Question

What is an easy-to-use `conda` installable method for annotating proteins for eukaryotes?

0

Entering edit mode

4.3 years ago

O.rka ▴ 740

I have a bunch of fragmented eukaryotic proteins that I would like to annotate. I don't have the genome so I can't use MAKER or FUNANNOTATE to build good gene models. I ran rnaspades for a de-novo transcriptome assembly and then prodigal for fragmented ORFs (yes, I know this is for prokaryotes).

How can I get annotations for this?

Interproscan is basically impossible to install. I've tried for weeks to get this to work but their package is so poorly documented and so confusing that I'm giving up. I'm not sure how to use docker and would rather avoid it if there is another option available.

Maker is extremely confusing to run from a specific point. In particular, the annotation of the proteins without the genome.

Is there ANYTHING I can use that give be decent annotations from these fragmented ORFs?

Something along the lines of the following:

conda install -c bioconda [somepackage]
[somepackage] -i proteins.faa -o output_directory

Is this a fools wish?

annotation genome proteins eukaryotes • 1.9k views

ADD COMMENT • link updated 4.3 years ago by Mensur Dlakic ★ 28k • written 4.3 years ago by O.rka ▴ 740

score 0 · Answer 1 · 2020-08-18

I often tell students, whenever they are unsure whether to develop a new approach, to ask themselves how unique their problem truly is. If it isn't unique, chances are someone has solved it. And if it is a very common problem, it is likely that there are many solutions.

Annotating proteins is a very common problem, so there are many solutions. I will give you two, and others will probably pitch in with more. By the way, these solutions apply to proteins from any organism, not just eukaryotes.

Solution 1:

From the Pfam FTP site, download Pfam-A.hmm.gz and gunzip it (gunzip Pfam-A.hmm.gz). Next you will need a HMMer suite of programs, and either compile it or get the binaries - both types of files are available here. Finally, type these two commands:

hmmpress Pfam-A.hmm
hmmscan -E 0.001 -o output Pfam-A.hmm proteins.faa

I timed it, it took literally 80 seconds with downloading and pressing, though I already had HMMer installed. I strongly suggest that you read up on what various parts of HMMer can do.

Solution 2 (this one takes ~5 minutes because the database is larger):

Download CDD database and unpack it (tar -zxof Cdd_LE.tar.gz). Install BLAST+ suite of programs from here if you don't already have them.

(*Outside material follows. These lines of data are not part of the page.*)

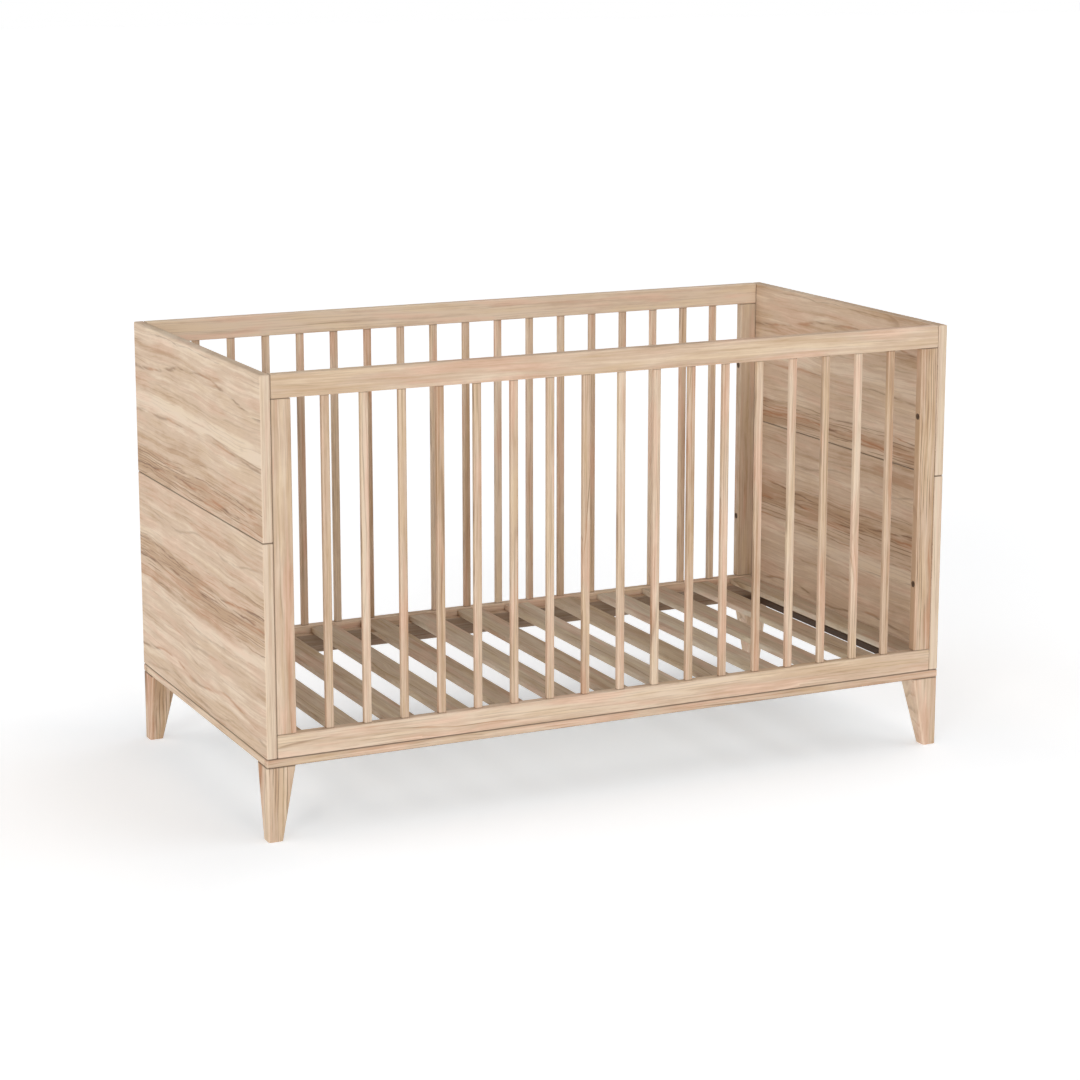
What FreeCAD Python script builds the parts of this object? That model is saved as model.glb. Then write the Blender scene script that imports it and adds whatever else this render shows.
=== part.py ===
import FreeCAD, Part
import os

# Cot bed: two solid board ends, two slatted sides, a plinth on four tapered legs and
# a slatted mattress base whose height can be changed.
# Millimetres. +X runs along the length, +Y across the width from front to back, +Z up.
# The origin is on the floor at the middle of the footprint.

# --- driving dimensions -------------------------------------------------------------
MATTRESS_LENGTH = 1400.0
MATTRESS_WIDTH = 700.0
BOARD = 20.0                    # thickness of end boards, rails, stiles and plinth strips
EDGE_ROUND = 3.0                # rounding along the edges of every board

LEG_HEIGHT = 141.0
LEG_TOP_SIDE = 56.0
LEG_FOOT_SIDE = 29.0
LEG_CORNER_ROUND = 5.0
LEG_RIM_ROUND = 1.5
PLINTH_HEIGHT = 16.0
LOWER_BOARD_HEIGHT = 401.0
UPPER_BOARD_HEIGHT = 304.0

RAIL_HEIGHT = 44.0
STILE_WIDTH = 38.0
SPINDLE_COUNT = 17              # on each side
SPINDLE_WIDTH = 15.0
SPINDLE_DEPTH = 12.0
TENON_LENGTH = 10.0             # part of a spindle held inside each rail

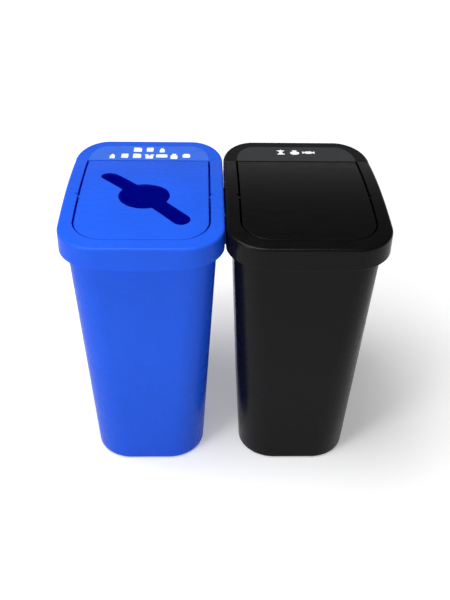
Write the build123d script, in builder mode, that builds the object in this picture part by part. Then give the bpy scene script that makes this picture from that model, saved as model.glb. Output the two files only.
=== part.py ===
from build123d import *
import math
import os

# Two-stream recycling bin station: a recycling bin and a waste bin side by side, each with a
# tapered moulded tub, a lift-off lid frame and a push flap that swings on two pivot pins.
# Frame: millimetres, +Z up, +Y to the back, +X to the waste bin; the origin is on the floor,
# midway between the bins and midway between the front and the back of the lids.

# ---- driving dimensions -------------------------------------------------------------------

LID_WIDTH = 290.0
LID_DEPTH = 427.3
STATION_HEIGHT = 545.0
LID_GAP = 2.0                     # between the two lids' skirts
FRONT_CORNER = (70.0, 65.5)       # elliptical lid corners, half axes in X and Y
BACK_CORNER = (62.6, 92.0)
WALL = 3.0                        # moulded wall of the tubs and lids

CREST_Y = -59.0                   # highest line of the arched lid
ARCH_RADIUS = 1111.0
CREASE_Y = 117.0                  # the arch ends here and the flat header begins
HEADER_SLOPE = 0.045              # fall of the header per unit of depth
TOP_EDGE_ROUND = 5.0
FLAP_EDGE_ROUND = 0.8
SKIRT_EDGE_ROUND = 1.4            # both lower edges of the skirt
SKIRT_END_Z = 499.0               # lower edge of the skirt at the sides
SKIRT_GRIP_Z = 490.0              # lower edge in the middle of the front and the back

BASE_SIZE = (216.4, 347.8)        # tub outline at the floor and at the rim
BASE_CORNER = 71.0
TOP_SIZE = (265.2, 380.0)
TOP_CORNER = 46.2
RIM_Z = 520.0
FLOOR_THICKNESS = 4.0
BASE_ROUND = 5.0
RIM_INSET = 5.0                   # rim's outer edge, inside the lid's outer wall
RIM_LIP = 14.0                    # depth of the rim's down-turned lip
RIM_THICKNESS = 2.6
SEAT_INSET = 8.5                  # rib under the lid that rests on the rim
SEAT_THICKNESS = 2.5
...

Then type:

rpsblast -query proteins.faa -db /path/to/Cdd -evalue 0.001 -out output

Here is a bonus solution if none of the above works, or if you prefer to copy-paste:

https://www.ncbi.nlm.nih.gov/Structure/bwrpsb/bwrpsb.cgi

PS For the sake of completeness, I should say that the first solution uses only Pfam for annotation, while the second solution will annotate against a larger group of databases. Bonus solution will be the same as latter.